Client-Side Commercial Vendor Discovery
Client-Side Commercial Vendor Discovery is a reconnaissance sub-technique within Application Dependencies Mapping where attackers analyze traffic and available application binaries (across mobile, desktop, and on-prem environments) to identify third-party commercial software vendors in use. By examining network communications, API calls, embedded libraries, certificates, and binary signatures, adversaries can map the commercial software ecosystem supporting the target application. Furthermore, the presence of a known commercial vendor can signal a potential pivot point within the software supply chain, especially if the vendor is less mature or trusted implicitly via integration than the intended target. In parallel, public OSINT sources (e.g. marketing materials, case studies, job postings, or SOC 2 reports) can reveal formal relationships between a company and specific vendors, providing additional context for targeted exploitation.

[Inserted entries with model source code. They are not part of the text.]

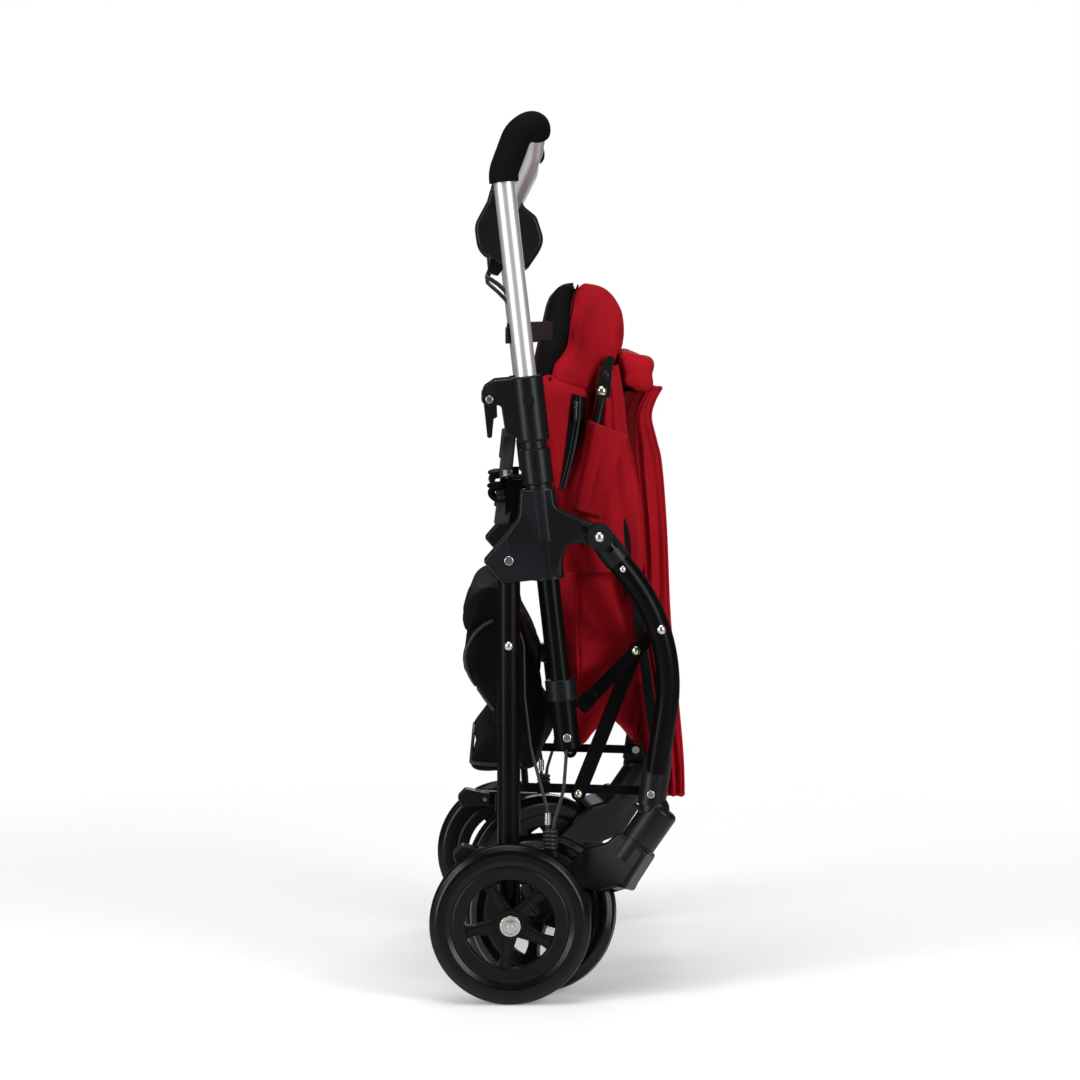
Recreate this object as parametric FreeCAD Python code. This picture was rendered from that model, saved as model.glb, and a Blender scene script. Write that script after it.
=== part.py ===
import FreeCAD, Part
import math
import os

# Folding four-wheel stroller, standing folded. Millimetres, +X to the front, +Y to the user's left, +Z up.
# The origin is on the floor, under the middle of the folded stroller.

V = FreeCAD.Vector
os.makedirs("parts", exist_ok=True)

# ---- driving dimensions -------------------------------------------------------------------------
LEAN = math.radians(6.45)          # backward lean of the push-bar tubes
TUBE_X = -17.3                     # where a push-bar tube crosses the height TUBE_Z
TUBE_Z = 497.5
FRAME_Y = 216.0                    # half the distance between the two side frames
BAR_R = 11.5                       # aluminium push bar
UPRIGHT_R = 11.0                   # black tube below the hub
SLIDER_R = 14.0                    # lower tube, which slides on the upright
WALL = 1.5
FIT = 0.05                         # running clearance on a radius
HUB_HALF = 17.0                    # half thickness of the hub moulding
SLEEVE_NECK_R = 14.2               # the sleeve's narrow ends
REAR_PIVOT = (-56.5, 479.7)        # rear-leg hinge, X and Z
REAR_LEG_R = 12.5
REAR_OPEN = 49.2                   # degrees the rear legs swing back
FRONT_PIVOT = (41.4, 504.8)        # front-leg hinge
FRONT_LEG_R = 13.0
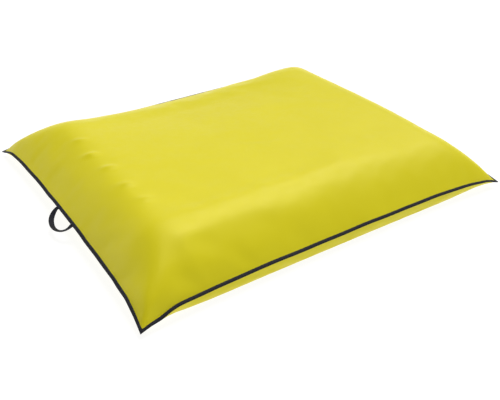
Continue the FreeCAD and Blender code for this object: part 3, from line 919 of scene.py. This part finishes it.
def bead_fill():
    """The beads as one closed form, lumpy as the liner lets them be."""
    places = INNER_LONG, INNER_SHORT
    cap = upper_form("bead_fill", FILL_EDGE, *places)
    piece = lower_panel("bead_fill_form", FILL_EDGE, FILL_EDGE, 0.0, FILL_FLOOR, places, cap=cap)
    return dress(piece, "beads", "beads", "bead_fill")


# ------ the binding

TAPE_OUTER = COVER_PLY + BINDING_PLY
WELD = 0.001 * MM
# half of the folded tape's section: inset and lift, from the fold to the cut edge and back
TAPE_FOLD = (
    (0.0, 0.0), (0.02, 0.48), (0.08, 0.84), (0.25, 1.03), (0.58, 1.05), (0.93, 1.03), (1.0, 0.92),
)
TAPE_BACK = ((1.0, 0.56), (0.25, 0.54), (0.10, 0.32), (0.08, 0.0))


def tape_section():
    """The closed section of the folded tape as insets and lifts."""
    half = TAPE_FOLD + TAPE_BACK
    upper = [(inset * BINDING_WIDTH, lift * TAPE_OUTER) for inset, lift in half]
    lower = [(inset, -lift) for inset, lift in reversed(upper[1:-1])]
    return upper + lower


def binding(side):
    """One length of tape, folded round the seam's edge."""
    places = side_places(side)
    sections = []
    for place in places:
        sections.append([settled(seam_at(side, place, inset, lift)) for inset, lift in tape_section()])
    piece = mesh_object(f"binding_tape_{side}", *swept(sections))
    join_edges(piece, WELD)
    return dress(piece, "binding_x" if side in LONG_SIDES else "binding_y", "binding", f"binding_{side}")


STITCH_PITCH, STITCH_LENGTH = 3.6 * MM, 2.9 * MM
STITCH_RADIUS = 0.34 * MM
STITCH_INSET = 9.6 * MM
STITCH_END_GAP = 14 * MM


def stitch_runs(length):
    """Where each stitch starts and ends along a seam, from the seam's middle."""
    count = int(length / STITCH_PITCH)
    middles = [(k - (count - 1) / 2) * STITCH_PITCH for k in range(count)]
    return [(middle - STITCH_LENGTH / 2, middle + STITCH_LENGTH / 2) for middle in middles]


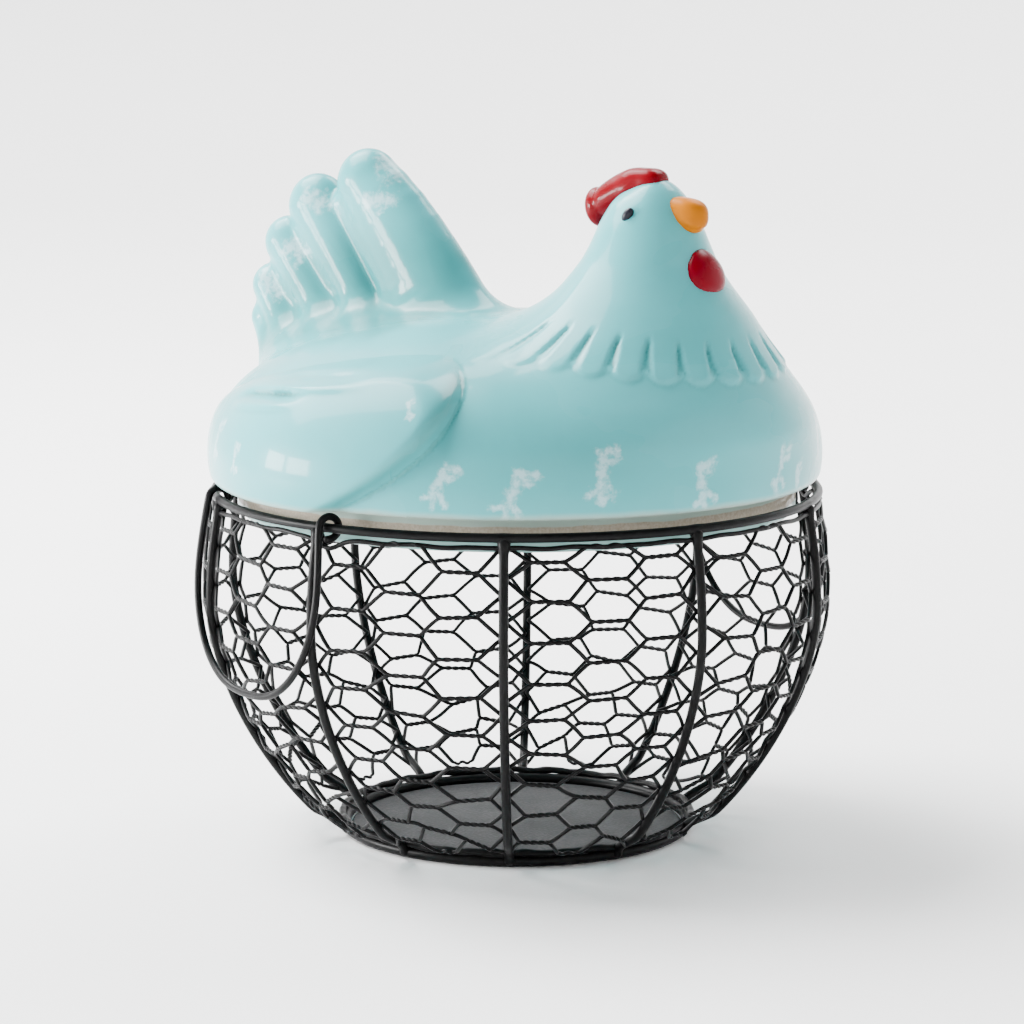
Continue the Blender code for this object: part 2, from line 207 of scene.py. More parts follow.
WEB_HALF = 0.0062            # the clay that fills the grooves between the feathers
WEB_SHARE = 0.66             # its thickness, as a share of the feathers'
WEB_END = 0.75               # how much of the way to the tips it reaches in the last stretch
TAIL_FILLET = 0.0022

# Root of the tail: centre as (ahead, height) and half sizes
ROOT = ((-0.062, 0.1605), (0.030, 0.049, 0.0155))

# Comb and beak: each a row of balls, with centre, half sizes, pitch, power and fillet to those before
COMB = [((0.0560, 0.2306), (0.0058, 0.0074, 0.0057), 0.0, 3.0, 0.0),
        ((0.0485, 0.2286), (0.0062, 0.0080, 0.0064), -0.25, 2.0, 0.003),
        ((0.0415, 0.2252), (0.0060, 0.0075, 0.0060), -0.55, 2.0, 0.003),
        ((0.0358, 0.2222), (0.0052, 0.0046, 0.0068), -0.20, 2.0, 0.0010)]
BEAK = [((0.0712, 0.2216), (0.0061, 0.0082, 0.0055), 0.10, 2.8, 0.0),
        ((0.0760, 0.2202), (0.0034, 0.0042, 0.0044), 0.30, 2.0, 0.003)]
MOUTH = (0.0720, 0.2188, 0.30)       # line of the mouth: a point of it (ahead, height), and its fall
MOUTH_DEPTH = 0.0003
MOUTH_HALF = 0.0006
WATTLE = ((0.0804, 0.2023), (0.0090, 0.0043, 0.0085), -0.45)
WATTLE_TAPER = 20            # how fast it narrows upwards, per metre
WATTLE_MIDDLE = 0.2020
HEN_EYE = ((0.0590, 0.2214), (0.0018, 0.0017, 0.0029), 0.61)
HEN_EYE_SIDE = 0.0148
SET_IN = 0.0004              # how far these are set into the hen


# Meshes

def add_piece(name, vertices, faces, body, slot, replaced):
    mesh = bpy.data.meshes.new(name)
    mesh.from_pydata(np.asarray(vertices).tolist(), [], [list(face) for face in faces])
    mesh.validate()
    mesh.shade_smooth()
    mesh.materials.append(LOOKS[slot].material)
    piece = bpy.data.objects.new(name, mesh)
    bpy.context.scene.collection.objects.link(piece)
    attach(piece, body)
    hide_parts(replaced)
    return piece


def unit(vectors):
    return vectors / np.linalg.norm(vectors, axis=-1, keepdims=True)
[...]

Identifying commercial vendor integrations enables an attacker to keep the primary target in focus while exploiting the vendor as a weaker entry point. By leveraging trust relationships, exposed credentials, or insecure integration patterns, the attacker can gain indirect access to the target environment through a secondary target, bypassing potentially stronger front-line defenses. This technique is particularly effective because organizations often apply more rigorous security controls to their primary systems while treating vendor integrations as trusted third-party components with reduced scrutiny.
Mitigations
ID | Mitigation | Description |
---|---|---|
M1013 | Application Developer Guidance | Use subresource integrity (SRI) and self-host critical vendor scripts to avoid disclosing CDN URLs that reveal technology stack. |
M1021 | Restrict Web-Based Content | Obfuscate or bundle third-party JavaScript/CSS to limit passive fingerprinting of commercial SDK versions. |
Detection
Client-side vendor discovery happens within the attacker’s browser via public asset inspection and cannot be observed from inside the target environment.
After-the-fact clues may include:
- Web-server logs showing unusually deep enumeration of static asset directories (
/static/js/*
, plugin lists) from unfamiliar IP ranges. - Threat-intel reporting on mass fingerprinting campaigns enumerating specific CMS or analytics SDK versions.
- Tailored exploits or phishing that reference proprietary vendor-script details gleaned during the inspection phase.